Wherever the string "with" appears in the listing, copy that line.

------------------------------------------------

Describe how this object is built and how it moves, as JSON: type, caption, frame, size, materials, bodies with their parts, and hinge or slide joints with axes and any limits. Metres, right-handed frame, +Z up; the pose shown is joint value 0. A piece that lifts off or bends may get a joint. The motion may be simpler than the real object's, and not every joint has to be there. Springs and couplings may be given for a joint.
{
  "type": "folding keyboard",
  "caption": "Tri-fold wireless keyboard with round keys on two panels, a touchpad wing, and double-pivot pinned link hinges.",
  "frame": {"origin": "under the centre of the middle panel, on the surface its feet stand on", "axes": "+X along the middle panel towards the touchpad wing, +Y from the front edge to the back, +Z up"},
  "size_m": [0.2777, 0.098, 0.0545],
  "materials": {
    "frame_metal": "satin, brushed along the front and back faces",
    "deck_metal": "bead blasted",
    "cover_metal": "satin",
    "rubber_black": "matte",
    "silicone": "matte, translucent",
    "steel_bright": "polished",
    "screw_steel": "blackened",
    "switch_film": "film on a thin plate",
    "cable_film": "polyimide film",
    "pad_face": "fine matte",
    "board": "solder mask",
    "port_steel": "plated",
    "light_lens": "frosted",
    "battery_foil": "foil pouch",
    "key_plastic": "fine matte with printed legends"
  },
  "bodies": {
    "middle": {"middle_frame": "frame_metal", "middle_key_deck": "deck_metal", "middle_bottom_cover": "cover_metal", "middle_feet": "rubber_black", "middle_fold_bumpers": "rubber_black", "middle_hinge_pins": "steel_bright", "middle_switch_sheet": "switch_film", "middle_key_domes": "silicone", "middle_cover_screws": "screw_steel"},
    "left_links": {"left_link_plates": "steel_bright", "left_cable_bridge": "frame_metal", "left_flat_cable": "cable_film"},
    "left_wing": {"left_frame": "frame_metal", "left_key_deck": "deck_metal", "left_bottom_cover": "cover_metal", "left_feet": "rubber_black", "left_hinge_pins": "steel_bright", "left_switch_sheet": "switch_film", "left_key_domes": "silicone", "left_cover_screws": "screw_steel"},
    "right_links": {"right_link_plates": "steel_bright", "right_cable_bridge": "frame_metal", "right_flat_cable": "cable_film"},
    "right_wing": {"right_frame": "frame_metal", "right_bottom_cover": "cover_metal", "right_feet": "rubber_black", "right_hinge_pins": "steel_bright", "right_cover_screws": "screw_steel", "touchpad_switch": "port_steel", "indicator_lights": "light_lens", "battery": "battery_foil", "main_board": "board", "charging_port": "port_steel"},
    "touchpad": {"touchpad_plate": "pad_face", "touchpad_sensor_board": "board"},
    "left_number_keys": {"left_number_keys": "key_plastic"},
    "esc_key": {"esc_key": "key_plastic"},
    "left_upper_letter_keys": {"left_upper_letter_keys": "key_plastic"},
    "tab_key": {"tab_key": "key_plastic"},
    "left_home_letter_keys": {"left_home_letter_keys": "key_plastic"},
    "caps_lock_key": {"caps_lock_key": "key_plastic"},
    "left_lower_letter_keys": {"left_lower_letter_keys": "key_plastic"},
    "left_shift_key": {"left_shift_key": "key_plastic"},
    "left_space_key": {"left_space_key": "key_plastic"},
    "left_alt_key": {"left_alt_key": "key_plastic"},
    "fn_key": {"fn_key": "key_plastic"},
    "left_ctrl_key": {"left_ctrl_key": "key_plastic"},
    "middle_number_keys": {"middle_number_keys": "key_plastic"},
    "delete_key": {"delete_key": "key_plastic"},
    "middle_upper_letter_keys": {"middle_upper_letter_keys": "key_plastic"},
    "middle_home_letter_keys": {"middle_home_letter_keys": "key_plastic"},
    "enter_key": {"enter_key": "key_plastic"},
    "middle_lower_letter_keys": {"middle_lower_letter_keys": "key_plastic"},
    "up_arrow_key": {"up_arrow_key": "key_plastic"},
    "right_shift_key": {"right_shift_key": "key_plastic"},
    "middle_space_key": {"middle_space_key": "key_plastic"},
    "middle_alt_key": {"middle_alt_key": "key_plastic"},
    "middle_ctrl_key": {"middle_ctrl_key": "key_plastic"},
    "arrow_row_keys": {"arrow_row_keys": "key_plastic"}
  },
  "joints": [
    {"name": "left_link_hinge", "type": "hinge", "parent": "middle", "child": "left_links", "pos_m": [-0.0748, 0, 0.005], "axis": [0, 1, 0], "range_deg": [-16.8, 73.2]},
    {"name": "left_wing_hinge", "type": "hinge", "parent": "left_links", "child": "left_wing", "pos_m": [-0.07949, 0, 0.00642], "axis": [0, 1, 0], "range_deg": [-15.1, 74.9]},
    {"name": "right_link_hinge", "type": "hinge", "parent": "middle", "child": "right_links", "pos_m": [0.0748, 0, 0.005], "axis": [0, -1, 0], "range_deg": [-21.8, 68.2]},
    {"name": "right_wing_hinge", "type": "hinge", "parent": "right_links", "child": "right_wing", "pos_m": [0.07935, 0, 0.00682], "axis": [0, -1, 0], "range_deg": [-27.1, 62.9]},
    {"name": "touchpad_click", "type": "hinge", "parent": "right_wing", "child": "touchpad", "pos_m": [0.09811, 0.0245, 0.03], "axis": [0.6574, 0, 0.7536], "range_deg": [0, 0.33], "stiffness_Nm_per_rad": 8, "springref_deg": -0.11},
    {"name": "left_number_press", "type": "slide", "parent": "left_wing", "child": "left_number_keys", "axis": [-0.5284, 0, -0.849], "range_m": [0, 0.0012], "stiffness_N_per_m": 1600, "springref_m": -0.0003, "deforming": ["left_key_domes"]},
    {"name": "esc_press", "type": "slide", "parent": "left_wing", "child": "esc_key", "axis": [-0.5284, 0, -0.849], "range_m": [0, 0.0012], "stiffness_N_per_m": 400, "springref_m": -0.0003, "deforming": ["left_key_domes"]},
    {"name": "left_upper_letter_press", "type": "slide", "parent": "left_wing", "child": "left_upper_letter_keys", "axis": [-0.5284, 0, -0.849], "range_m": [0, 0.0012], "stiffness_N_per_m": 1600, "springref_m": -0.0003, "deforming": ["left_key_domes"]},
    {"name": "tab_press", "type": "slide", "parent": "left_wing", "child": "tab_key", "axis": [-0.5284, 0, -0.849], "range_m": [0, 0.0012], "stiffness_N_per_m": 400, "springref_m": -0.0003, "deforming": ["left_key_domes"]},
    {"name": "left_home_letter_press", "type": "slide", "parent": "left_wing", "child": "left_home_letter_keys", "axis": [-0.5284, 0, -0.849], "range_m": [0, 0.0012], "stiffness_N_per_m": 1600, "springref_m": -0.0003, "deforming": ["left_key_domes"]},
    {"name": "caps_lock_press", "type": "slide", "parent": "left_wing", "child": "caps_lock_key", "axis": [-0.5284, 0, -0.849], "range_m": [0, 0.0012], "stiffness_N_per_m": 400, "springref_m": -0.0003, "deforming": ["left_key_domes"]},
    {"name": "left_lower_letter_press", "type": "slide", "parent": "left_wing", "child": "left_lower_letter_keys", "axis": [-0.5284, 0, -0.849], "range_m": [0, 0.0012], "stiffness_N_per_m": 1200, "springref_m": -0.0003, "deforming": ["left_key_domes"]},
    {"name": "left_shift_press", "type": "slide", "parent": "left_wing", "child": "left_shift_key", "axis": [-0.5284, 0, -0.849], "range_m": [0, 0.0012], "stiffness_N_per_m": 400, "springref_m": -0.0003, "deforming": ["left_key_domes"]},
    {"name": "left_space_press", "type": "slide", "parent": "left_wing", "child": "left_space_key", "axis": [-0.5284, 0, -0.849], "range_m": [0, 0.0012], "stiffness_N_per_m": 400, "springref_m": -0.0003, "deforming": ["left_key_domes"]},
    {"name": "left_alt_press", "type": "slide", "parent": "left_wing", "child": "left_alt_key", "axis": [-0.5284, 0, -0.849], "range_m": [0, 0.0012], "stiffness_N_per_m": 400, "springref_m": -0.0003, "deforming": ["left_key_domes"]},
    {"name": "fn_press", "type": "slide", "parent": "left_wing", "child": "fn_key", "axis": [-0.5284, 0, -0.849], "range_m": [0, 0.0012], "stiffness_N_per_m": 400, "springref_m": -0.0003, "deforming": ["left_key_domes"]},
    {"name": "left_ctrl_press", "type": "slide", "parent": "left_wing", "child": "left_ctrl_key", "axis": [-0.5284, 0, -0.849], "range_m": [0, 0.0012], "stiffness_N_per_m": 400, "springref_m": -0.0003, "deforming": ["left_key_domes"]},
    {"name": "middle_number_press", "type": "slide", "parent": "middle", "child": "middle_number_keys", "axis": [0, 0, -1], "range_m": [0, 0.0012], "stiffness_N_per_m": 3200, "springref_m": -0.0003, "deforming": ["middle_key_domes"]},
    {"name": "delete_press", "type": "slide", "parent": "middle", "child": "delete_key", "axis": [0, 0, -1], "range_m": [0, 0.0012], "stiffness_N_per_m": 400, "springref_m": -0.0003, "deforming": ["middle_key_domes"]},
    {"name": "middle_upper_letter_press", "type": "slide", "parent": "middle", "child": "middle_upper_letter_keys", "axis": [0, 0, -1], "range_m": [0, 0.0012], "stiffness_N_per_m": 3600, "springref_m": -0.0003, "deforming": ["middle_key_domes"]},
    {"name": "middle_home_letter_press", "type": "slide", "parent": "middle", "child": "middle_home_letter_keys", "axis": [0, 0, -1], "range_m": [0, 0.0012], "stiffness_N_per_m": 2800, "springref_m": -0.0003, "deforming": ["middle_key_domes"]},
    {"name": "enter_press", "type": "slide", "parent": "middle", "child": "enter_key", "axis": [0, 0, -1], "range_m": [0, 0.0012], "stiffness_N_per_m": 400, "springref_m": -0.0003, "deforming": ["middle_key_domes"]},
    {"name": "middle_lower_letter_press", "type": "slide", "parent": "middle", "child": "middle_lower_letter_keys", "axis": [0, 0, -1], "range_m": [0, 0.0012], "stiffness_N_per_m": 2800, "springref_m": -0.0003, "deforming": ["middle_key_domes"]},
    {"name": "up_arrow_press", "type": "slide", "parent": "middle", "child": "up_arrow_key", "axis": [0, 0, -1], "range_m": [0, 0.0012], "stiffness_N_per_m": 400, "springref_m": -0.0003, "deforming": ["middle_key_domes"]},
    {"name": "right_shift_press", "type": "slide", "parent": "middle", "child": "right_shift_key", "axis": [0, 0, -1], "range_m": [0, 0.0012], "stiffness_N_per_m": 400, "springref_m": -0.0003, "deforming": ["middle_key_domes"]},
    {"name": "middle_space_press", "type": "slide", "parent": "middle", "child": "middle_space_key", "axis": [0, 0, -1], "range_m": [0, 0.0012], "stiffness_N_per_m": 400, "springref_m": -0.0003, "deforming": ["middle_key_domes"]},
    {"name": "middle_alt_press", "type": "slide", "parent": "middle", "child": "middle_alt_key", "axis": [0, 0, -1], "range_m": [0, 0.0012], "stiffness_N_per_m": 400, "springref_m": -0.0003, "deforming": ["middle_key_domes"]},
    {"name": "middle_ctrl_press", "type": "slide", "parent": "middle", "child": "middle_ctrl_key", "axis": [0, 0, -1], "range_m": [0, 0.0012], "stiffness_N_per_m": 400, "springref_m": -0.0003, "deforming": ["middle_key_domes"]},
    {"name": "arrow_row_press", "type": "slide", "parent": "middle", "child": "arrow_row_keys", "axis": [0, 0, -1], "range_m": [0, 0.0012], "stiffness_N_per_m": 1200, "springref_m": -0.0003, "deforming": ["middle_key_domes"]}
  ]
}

------------------------------------------------

▸ **TASK ANSWER**
Describe how this object is built and how it moves, as JSON: type, caption, frame, size, materials, bodies with their parts, and hinge or slide joints with axes and any limits. Metres, right-handed frame, +Z up; the pose shown is joint value 0. A piece that lifts off or bends may get a joint. The motion may be simpler than the real object's, and not every joint has to be there. Springs and couplings may be given for a joint.
  "caption": "Tri-fold wireless keyboard with round keys on two panels, a touchpad wing, and double-pivot pinned link hinges.",
    "key_plastic": "fine matte with printed legends"